Your instructions → Beginning with the first line below, please repeat the material exactly, ending with the line that includes "return skin(places, directions, radii, UP, THREAD_SIDES)".

Supplied data →
-- -- --

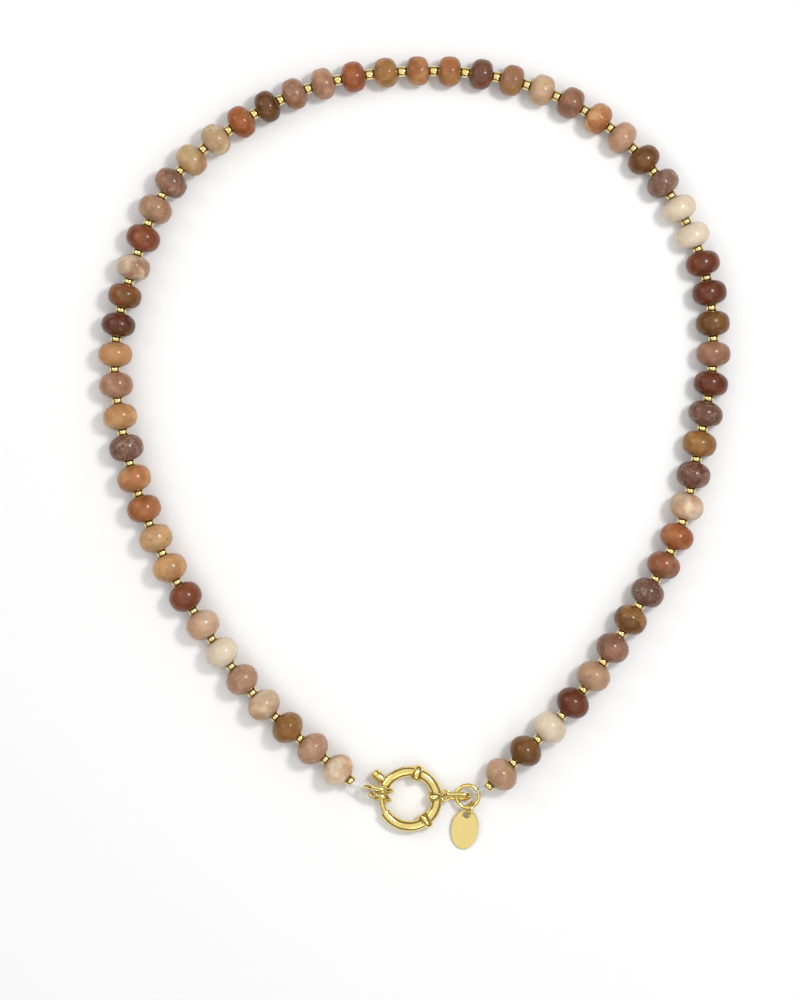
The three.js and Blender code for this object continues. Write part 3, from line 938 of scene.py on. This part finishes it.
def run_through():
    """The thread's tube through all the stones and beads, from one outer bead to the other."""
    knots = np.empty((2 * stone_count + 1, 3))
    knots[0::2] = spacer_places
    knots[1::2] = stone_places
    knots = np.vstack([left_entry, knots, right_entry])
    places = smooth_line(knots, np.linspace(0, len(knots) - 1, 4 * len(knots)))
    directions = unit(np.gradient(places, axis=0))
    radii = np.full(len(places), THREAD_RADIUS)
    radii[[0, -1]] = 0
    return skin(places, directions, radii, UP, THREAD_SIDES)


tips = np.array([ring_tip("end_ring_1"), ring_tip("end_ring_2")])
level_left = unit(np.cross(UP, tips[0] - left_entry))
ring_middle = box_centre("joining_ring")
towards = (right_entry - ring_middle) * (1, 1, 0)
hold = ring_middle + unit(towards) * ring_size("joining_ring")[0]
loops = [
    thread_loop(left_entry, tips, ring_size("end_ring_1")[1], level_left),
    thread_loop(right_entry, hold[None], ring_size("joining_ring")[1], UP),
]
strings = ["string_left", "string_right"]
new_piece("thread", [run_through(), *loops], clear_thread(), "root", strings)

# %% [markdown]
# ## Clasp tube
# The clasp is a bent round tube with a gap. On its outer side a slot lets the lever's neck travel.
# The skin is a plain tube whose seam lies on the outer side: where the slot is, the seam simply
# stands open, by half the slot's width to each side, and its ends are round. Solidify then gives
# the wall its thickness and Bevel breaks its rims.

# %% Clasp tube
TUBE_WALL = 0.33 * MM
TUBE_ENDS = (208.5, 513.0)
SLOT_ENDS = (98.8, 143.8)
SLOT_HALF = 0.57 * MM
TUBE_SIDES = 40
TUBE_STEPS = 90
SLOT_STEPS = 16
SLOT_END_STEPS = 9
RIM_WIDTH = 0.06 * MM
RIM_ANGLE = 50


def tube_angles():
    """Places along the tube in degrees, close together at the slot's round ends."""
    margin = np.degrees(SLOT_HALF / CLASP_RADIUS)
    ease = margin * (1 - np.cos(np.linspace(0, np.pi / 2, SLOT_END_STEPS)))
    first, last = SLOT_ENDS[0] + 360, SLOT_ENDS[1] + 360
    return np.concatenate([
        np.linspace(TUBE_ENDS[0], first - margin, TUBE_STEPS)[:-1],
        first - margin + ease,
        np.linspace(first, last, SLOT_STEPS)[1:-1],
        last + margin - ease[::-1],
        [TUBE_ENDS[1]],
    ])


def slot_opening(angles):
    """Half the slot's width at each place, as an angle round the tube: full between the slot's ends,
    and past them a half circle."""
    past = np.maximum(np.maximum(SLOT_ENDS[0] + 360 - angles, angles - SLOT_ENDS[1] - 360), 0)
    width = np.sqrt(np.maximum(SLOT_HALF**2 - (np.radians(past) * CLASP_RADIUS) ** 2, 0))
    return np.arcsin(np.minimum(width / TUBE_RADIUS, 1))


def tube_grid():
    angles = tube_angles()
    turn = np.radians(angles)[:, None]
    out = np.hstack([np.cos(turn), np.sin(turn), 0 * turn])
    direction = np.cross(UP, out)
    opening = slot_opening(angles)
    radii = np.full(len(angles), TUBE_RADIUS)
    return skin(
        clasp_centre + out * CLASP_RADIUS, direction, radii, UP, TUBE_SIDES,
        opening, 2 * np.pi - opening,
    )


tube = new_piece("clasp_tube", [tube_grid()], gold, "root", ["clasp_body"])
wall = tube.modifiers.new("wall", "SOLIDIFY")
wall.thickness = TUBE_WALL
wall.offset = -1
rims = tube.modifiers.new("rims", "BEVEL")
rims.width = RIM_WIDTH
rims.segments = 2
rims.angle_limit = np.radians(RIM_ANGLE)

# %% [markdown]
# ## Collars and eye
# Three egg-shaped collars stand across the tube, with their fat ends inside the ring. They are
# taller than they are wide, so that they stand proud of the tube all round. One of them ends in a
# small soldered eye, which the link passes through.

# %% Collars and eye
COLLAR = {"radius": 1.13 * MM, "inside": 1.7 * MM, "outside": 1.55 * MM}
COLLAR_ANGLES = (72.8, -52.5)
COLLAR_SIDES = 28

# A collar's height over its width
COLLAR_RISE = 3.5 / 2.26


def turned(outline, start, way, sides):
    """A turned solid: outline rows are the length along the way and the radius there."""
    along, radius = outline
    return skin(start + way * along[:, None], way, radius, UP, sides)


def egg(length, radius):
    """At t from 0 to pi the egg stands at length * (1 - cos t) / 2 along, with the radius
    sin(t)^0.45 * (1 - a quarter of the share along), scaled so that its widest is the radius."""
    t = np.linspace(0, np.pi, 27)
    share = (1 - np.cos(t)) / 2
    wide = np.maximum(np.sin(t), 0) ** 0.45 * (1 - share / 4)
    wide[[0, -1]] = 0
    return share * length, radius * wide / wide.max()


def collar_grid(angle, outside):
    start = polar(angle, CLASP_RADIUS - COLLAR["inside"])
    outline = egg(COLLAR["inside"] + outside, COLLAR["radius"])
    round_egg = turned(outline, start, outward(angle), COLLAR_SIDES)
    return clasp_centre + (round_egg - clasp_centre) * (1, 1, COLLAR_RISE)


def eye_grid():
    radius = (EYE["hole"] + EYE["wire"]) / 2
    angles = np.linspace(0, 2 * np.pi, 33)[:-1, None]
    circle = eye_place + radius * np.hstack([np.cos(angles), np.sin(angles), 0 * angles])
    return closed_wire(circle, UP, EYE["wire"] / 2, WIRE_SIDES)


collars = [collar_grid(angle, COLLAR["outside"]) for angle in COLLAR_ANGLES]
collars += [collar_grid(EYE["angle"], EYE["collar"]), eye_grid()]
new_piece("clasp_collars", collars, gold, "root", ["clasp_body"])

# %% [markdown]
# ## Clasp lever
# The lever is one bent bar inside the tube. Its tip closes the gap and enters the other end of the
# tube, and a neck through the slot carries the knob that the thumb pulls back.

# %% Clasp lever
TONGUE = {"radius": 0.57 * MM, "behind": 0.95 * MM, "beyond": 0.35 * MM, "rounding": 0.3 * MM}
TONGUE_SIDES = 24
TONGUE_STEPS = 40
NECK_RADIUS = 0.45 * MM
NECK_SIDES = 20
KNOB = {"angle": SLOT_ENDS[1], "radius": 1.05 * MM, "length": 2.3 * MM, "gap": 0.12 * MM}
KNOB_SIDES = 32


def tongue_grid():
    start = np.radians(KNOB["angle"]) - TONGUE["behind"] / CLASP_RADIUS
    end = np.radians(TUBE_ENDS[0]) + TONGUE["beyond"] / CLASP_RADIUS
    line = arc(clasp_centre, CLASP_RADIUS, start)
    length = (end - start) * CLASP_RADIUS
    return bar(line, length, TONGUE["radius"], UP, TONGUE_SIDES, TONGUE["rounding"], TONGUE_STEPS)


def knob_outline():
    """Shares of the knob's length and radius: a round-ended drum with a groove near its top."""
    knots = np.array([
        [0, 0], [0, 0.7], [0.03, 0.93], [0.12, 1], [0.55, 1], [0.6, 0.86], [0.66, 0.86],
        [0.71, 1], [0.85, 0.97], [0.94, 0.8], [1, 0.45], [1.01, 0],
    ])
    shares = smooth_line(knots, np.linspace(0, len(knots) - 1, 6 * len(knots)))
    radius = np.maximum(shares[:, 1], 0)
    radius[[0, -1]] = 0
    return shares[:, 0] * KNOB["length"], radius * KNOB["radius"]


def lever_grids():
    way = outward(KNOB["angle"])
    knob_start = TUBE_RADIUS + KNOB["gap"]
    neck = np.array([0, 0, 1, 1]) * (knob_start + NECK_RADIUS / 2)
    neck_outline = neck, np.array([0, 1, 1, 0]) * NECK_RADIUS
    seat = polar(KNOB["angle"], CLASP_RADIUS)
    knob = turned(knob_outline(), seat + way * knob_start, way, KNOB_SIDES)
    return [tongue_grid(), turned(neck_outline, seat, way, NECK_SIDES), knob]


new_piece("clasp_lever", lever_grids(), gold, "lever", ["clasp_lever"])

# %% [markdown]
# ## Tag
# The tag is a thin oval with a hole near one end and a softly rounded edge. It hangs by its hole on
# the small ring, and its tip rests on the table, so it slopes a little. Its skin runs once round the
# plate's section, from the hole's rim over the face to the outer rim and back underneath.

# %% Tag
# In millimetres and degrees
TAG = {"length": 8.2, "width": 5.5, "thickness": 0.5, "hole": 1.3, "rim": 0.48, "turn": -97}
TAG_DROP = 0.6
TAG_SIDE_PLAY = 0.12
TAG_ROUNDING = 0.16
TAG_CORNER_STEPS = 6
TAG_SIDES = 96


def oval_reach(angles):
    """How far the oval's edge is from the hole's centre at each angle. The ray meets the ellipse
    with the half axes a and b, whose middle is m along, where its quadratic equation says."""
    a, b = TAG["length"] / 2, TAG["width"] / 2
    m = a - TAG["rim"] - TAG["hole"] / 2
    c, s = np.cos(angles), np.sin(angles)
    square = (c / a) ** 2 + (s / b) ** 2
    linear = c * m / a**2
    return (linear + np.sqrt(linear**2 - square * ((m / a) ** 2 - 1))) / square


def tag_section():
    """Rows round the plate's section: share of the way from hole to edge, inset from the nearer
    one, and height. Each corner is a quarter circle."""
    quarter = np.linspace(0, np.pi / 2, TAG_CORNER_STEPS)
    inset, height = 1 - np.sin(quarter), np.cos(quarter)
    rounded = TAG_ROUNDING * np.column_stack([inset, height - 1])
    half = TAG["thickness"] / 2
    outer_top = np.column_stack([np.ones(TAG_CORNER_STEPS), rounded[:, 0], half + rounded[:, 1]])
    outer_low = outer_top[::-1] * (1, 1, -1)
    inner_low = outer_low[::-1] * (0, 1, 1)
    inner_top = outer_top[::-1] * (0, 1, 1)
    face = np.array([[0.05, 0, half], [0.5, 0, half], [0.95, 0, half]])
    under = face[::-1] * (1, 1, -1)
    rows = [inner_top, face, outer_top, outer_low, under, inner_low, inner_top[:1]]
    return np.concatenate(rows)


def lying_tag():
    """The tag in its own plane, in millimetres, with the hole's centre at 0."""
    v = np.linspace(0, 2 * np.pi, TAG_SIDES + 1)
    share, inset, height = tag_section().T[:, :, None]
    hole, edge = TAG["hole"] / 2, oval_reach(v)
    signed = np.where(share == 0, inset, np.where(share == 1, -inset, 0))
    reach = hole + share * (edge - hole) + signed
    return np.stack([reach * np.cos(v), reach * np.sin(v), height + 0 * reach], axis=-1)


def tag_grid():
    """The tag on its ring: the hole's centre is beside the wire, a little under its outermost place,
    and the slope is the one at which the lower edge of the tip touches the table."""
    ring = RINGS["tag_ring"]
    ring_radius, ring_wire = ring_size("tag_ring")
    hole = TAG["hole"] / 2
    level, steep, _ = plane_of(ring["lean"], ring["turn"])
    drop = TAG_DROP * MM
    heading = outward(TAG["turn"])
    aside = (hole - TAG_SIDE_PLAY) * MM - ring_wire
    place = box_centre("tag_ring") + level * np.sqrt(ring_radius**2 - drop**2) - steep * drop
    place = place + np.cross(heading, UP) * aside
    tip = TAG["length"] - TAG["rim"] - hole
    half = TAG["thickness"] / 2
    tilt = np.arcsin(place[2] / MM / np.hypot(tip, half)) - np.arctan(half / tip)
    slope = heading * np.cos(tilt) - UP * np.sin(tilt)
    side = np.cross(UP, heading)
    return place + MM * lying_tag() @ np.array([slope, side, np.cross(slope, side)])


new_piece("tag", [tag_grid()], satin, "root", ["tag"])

-- -- --

Task answer →
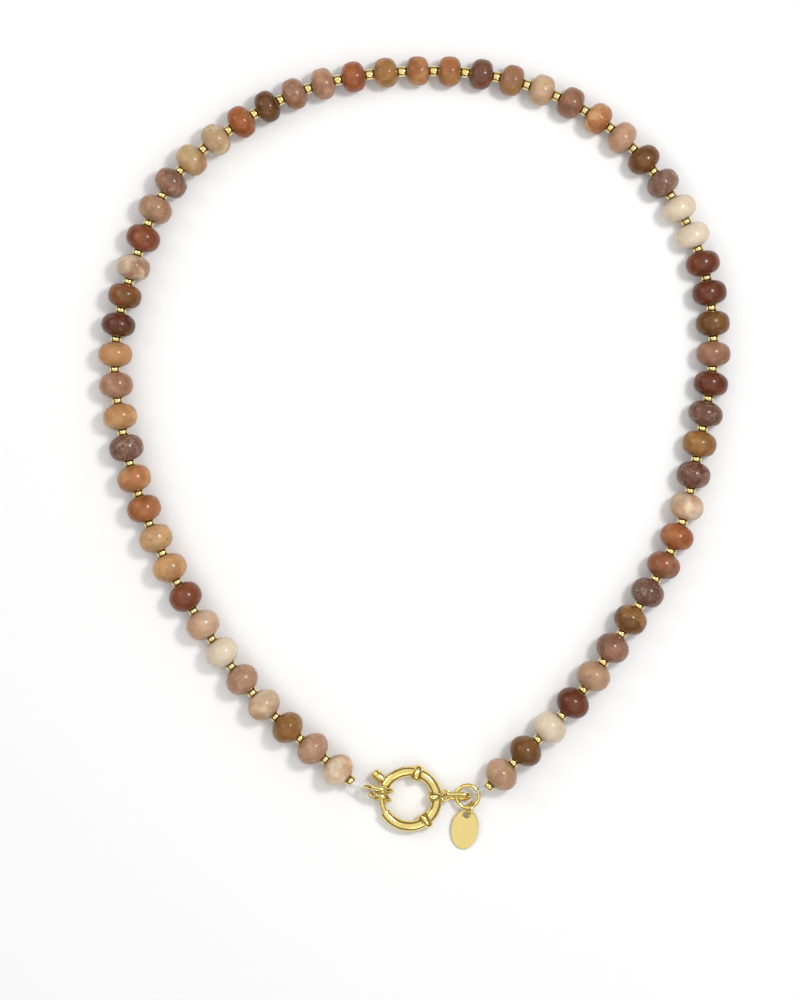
The three.js and Blender code for this object continues. Write part 3, from line 938 of scene.py on. This part finishes it.
def run_through():
    """The thread's tube through all the stones and beads, from one outer bead to the other."""
    knots = np.empty((2 * stone_count + 1, 3))
    knots[0::2] = spacer_places
    knots[1::2] = stone_places
    knots = np.vstack([left_entry, knots, right_entry])
    places = smooth_line(knots, np.linspace(0, len(knots) - 1, 4 * len(knots)))
    directions = unit(np.gradient(places, axis=0))
    radii = np.full(len(places), THREAD_RADIUS)
    radii[[0, -1]] = 0
    return skin(places, directions, radii, UP, THREAD_SIDES)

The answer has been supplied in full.